I wrote a one-page story when I was six years old, about an orange in a grocery store, wanting to be bought; and it was, by a harried mother with lots of unruly kids. It didn’t end well for the orange.

Where did you get the ideas for your stories?

Everything I’ve written has been triggered by something different, so I can’t really say where my ideas come from generally. I think about writing probably 80% of my waking time, and when you think about something that much, you churn through a lot of ideas and can write down the ones you like most.

For Not If I See You First, I wanted to write about having trouble connecting with new people and getting close to them. I tried to think of a way to make that particularly difficult, and I realized how hard I would find it personally if I couldn’t see people’s expressions and body language. So I decided to write about someone who couldn’t see and how this affected their personal relationships.

What prompted you to write A Tragic Kind of Wonderful?

For A Tragic Kind Of Wonderful, I wanted to write closer to my own experience, so I drew on a number of mental health issues I have personally—depression, anxiety, and attention deficit disorder—to connect these elements with the value of living authentically, which meant in this case to not hide one’s true self from friends and loved ones, to trust them to accept and love you for who you are.

Are any of your characters based on people you know or are they purely a figment of your imagination?

I deliberately avoid basing anything I write on real people or events. When I write about a character, I have a full concept of them in my mind like a real person, and it would be too distracting to also have in my head the living person they were based on, arguing over what they would do or say.

Do you have particular schedules or writing routines when it comes to your work?

I write most days, and always in the morning into the afternoon.
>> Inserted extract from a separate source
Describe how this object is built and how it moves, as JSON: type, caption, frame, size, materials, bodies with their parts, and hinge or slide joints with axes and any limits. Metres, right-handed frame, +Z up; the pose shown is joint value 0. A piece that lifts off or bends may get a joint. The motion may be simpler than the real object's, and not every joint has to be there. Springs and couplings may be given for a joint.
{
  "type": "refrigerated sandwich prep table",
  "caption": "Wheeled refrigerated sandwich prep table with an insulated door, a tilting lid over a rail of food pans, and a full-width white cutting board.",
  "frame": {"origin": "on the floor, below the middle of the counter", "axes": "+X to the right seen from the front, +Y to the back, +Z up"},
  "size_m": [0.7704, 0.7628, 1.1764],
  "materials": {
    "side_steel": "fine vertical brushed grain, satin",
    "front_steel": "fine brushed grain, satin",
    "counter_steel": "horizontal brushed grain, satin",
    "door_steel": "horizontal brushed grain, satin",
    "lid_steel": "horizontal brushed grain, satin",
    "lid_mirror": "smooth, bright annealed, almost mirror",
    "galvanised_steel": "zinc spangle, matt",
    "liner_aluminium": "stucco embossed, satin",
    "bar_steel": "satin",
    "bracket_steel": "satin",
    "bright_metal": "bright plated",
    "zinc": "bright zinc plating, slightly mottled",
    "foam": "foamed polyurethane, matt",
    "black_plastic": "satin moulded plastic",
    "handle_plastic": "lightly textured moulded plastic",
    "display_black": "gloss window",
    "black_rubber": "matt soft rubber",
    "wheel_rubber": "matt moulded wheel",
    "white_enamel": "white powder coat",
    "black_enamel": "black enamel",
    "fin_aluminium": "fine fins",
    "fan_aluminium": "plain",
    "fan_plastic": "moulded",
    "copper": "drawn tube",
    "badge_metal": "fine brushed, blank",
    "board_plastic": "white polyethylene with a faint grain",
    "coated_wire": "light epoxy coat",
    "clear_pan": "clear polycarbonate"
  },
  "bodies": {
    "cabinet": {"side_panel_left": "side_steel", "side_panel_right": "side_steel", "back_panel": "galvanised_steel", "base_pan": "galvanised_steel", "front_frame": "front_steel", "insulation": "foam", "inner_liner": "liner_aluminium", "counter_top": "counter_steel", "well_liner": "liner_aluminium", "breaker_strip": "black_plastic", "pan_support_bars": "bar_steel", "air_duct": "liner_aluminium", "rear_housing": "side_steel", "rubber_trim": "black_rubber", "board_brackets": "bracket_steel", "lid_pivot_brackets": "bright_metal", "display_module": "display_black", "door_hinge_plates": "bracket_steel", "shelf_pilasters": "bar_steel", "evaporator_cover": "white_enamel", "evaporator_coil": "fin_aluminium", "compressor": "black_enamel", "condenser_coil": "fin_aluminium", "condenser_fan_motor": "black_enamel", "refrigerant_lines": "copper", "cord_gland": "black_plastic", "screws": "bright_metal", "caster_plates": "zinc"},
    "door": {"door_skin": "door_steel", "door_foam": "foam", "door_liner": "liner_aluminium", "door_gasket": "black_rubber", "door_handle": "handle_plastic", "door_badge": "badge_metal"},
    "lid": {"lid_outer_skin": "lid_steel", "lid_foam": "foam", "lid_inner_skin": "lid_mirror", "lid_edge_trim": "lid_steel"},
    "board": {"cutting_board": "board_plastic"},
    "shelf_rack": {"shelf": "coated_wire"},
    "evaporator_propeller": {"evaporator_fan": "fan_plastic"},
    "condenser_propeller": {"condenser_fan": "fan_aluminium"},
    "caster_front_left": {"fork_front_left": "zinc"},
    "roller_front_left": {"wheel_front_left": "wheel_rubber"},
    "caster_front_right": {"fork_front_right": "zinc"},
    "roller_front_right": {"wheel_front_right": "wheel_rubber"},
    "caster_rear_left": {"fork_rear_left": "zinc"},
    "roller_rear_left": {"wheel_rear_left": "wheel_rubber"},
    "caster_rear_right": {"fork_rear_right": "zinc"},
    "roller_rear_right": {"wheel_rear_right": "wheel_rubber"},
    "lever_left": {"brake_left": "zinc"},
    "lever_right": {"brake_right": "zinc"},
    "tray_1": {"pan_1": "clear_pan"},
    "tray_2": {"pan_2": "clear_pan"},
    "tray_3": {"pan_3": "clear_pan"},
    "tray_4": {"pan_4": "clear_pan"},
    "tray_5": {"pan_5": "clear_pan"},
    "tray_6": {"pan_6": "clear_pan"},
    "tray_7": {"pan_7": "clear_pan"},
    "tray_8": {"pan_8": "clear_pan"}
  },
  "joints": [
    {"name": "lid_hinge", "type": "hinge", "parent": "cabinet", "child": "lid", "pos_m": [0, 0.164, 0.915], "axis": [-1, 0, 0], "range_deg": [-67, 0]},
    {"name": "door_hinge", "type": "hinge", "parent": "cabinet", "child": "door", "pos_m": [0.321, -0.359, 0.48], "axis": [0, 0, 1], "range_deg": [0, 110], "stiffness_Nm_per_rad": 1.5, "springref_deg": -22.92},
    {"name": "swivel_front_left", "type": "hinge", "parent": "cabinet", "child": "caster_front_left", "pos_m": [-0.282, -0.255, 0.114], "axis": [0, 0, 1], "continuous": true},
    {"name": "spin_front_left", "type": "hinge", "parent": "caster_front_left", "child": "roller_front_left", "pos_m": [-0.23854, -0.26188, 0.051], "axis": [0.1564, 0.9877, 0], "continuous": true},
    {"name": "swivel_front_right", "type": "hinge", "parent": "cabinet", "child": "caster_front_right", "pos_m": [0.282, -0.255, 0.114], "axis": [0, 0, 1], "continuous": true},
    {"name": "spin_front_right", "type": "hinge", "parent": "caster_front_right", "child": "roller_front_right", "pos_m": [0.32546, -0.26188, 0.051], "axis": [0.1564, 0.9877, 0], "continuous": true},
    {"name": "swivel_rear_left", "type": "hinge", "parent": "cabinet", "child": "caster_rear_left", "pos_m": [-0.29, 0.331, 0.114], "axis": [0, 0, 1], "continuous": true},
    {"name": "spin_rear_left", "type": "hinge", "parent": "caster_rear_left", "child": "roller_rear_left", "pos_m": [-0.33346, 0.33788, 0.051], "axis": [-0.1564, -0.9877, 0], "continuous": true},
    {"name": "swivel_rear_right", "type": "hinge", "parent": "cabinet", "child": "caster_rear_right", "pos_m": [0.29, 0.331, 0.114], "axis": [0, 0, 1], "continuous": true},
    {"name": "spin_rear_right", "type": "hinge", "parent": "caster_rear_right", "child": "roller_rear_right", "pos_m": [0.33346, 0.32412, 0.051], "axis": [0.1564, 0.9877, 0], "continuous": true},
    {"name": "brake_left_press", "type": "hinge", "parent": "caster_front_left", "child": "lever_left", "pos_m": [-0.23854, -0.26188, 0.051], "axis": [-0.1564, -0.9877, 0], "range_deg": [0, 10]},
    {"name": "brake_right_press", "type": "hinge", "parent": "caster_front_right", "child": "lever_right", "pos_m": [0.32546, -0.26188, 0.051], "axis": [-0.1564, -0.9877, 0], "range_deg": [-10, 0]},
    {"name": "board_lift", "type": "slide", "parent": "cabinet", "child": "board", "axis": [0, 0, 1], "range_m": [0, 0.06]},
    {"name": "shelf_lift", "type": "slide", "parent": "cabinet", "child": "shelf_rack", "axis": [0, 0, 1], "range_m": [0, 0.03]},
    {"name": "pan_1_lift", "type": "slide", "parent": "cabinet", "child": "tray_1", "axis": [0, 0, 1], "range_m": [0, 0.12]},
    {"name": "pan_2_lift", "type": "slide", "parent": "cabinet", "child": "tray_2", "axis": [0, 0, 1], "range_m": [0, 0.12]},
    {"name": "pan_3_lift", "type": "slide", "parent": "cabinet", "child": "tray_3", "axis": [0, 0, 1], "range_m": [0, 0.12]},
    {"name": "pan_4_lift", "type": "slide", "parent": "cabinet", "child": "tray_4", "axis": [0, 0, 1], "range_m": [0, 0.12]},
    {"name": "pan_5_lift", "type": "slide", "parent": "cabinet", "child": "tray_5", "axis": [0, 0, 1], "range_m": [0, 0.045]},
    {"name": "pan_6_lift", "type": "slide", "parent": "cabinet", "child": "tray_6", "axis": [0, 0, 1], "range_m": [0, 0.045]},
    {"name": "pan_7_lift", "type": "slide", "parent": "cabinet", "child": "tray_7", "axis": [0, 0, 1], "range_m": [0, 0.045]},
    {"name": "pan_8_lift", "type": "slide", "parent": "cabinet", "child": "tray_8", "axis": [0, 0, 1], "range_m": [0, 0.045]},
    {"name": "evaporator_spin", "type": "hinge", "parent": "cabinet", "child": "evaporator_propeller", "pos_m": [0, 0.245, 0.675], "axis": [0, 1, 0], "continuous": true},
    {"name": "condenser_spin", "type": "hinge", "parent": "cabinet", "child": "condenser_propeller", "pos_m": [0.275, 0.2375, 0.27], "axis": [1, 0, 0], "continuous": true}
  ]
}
Never in the evening or at night. It’s just how my mind works.

If your story got turned into a movie, who would you like to see star as leads?
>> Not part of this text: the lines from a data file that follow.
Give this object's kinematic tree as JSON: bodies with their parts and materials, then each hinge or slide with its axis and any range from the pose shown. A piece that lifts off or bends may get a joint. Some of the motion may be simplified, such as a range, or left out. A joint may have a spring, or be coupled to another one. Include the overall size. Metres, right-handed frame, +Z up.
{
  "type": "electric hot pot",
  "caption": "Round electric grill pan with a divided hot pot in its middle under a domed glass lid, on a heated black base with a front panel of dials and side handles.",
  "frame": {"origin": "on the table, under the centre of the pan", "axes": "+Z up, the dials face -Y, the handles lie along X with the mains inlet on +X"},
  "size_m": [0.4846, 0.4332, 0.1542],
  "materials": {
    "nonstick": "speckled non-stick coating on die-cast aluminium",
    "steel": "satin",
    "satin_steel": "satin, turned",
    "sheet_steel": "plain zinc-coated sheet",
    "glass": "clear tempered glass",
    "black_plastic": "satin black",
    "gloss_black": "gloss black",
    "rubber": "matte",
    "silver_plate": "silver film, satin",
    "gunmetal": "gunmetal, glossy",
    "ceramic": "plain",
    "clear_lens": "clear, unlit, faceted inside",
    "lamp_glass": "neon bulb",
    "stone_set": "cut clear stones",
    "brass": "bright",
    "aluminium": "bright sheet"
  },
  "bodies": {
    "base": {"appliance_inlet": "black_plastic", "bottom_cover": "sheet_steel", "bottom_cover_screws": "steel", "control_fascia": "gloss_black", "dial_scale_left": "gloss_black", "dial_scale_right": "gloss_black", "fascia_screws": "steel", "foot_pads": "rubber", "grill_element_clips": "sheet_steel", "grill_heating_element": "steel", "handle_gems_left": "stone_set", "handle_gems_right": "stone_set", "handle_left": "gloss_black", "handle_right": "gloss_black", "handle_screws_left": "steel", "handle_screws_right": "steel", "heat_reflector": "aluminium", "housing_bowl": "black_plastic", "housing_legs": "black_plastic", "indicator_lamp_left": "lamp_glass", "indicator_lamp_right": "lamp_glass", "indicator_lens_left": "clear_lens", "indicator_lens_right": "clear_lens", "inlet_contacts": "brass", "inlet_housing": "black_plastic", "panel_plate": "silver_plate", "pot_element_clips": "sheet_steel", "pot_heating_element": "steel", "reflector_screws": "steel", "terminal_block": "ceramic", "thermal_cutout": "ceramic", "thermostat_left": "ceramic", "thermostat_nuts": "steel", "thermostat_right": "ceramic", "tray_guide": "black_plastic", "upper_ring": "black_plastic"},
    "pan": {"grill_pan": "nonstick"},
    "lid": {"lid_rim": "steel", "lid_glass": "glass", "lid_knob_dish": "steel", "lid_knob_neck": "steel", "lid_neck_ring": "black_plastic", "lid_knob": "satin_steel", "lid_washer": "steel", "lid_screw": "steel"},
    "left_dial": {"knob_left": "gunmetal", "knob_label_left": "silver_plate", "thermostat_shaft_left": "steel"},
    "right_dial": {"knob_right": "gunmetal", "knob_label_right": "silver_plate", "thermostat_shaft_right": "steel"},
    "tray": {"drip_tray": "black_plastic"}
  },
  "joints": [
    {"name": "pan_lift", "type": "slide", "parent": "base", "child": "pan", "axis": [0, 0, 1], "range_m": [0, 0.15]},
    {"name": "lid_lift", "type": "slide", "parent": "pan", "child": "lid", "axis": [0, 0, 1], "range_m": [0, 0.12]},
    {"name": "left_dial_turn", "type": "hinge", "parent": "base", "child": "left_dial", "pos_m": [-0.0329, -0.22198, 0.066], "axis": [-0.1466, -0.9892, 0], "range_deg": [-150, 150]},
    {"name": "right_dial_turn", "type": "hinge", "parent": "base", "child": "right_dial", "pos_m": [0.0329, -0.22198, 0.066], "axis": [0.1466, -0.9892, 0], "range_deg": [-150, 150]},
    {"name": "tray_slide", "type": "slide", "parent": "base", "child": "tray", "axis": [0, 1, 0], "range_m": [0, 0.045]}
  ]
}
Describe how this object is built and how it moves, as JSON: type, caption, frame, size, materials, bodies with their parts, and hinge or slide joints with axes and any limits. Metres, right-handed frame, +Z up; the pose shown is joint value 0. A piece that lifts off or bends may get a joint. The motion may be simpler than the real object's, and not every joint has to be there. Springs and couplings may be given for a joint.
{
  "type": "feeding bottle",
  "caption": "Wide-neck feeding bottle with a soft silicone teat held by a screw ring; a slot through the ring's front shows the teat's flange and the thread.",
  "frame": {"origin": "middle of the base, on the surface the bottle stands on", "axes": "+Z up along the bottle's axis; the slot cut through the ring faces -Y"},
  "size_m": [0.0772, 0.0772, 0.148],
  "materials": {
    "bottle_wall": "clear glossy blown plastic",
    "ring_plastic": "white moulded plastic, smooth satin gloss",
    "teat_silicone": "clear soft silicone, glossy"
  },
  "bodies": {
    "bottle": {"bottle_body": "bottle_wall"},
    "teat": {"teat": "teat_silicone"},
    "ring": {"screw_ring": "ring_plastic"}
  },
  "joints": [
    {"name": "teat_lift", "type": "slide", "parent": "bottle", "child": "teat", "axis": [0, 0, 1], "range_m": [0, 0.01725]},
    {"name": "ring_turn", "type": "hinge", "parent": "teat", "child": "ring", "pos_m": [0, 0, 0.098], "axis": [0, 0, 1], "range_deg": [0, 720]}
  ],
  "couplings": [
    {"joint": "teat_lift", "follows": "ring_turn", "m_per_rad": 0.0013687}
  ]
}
Before I wrote the first word of Not If I See You First, I realized it would probably never be adapted to film since it was written from the point of view of someone who was blind. Many elements of the story are designed around the protagonist, and the reader, lacking information that would be hard to hide in a movie. If someone were to figure out how to do it, I’d leave the casting to them, but my preference would be to cast it with talented unknowns.

What are your future plans for writing? Can you give out a teaser or two for your readers?

I’m always working on something new, but it takes time, and things don’t always go where I think they will. If I said anything now, it might not be true in a few months. We’ll see when we see.

Do have any particular authors who inspire your work?

I’m more inspired by particular books than by certain authors generally. I also find inspiration in non-fiction books, movies, plays, etc. But I generally credit reading Gail Carson Levine’s book Ella Enchanted with kicking me in the direction of writing Young Adult novels. 

What would your advice be to aspiring authors?

I believe writers can aspire to get published, but I don’t believe people can aspire to write. If you want to write, you write. If you’re not writing, you maybe like the idea of being an author but don’t really want to write. But if you’re writing, and want to be published, then keep writing, and read what others write. The more you do, the better your writing will get. If you give up, that probably means you didn’t really want to do it, or you still would be.

If there was a book you could turn into a movie, what would it be and why?

I don’t think I’ve ever read a book and wished it would get turned into a movie. Making a movie out of a book means leaving most of the book out, and writing a book based on a movie means adding a lot that didn’t need to be there. It’s true that I have loved movies that were adapted from books, and sometimes I’ve enjoyed reading novelizations, but I mostly enjoy books and movies created from scratch, completely tailored to the medium they are intended for.

Thank you once again for talking me. I wish you all the best with your current work and future works. 

I’m always happy to talk about writing. Thank you for reaching out.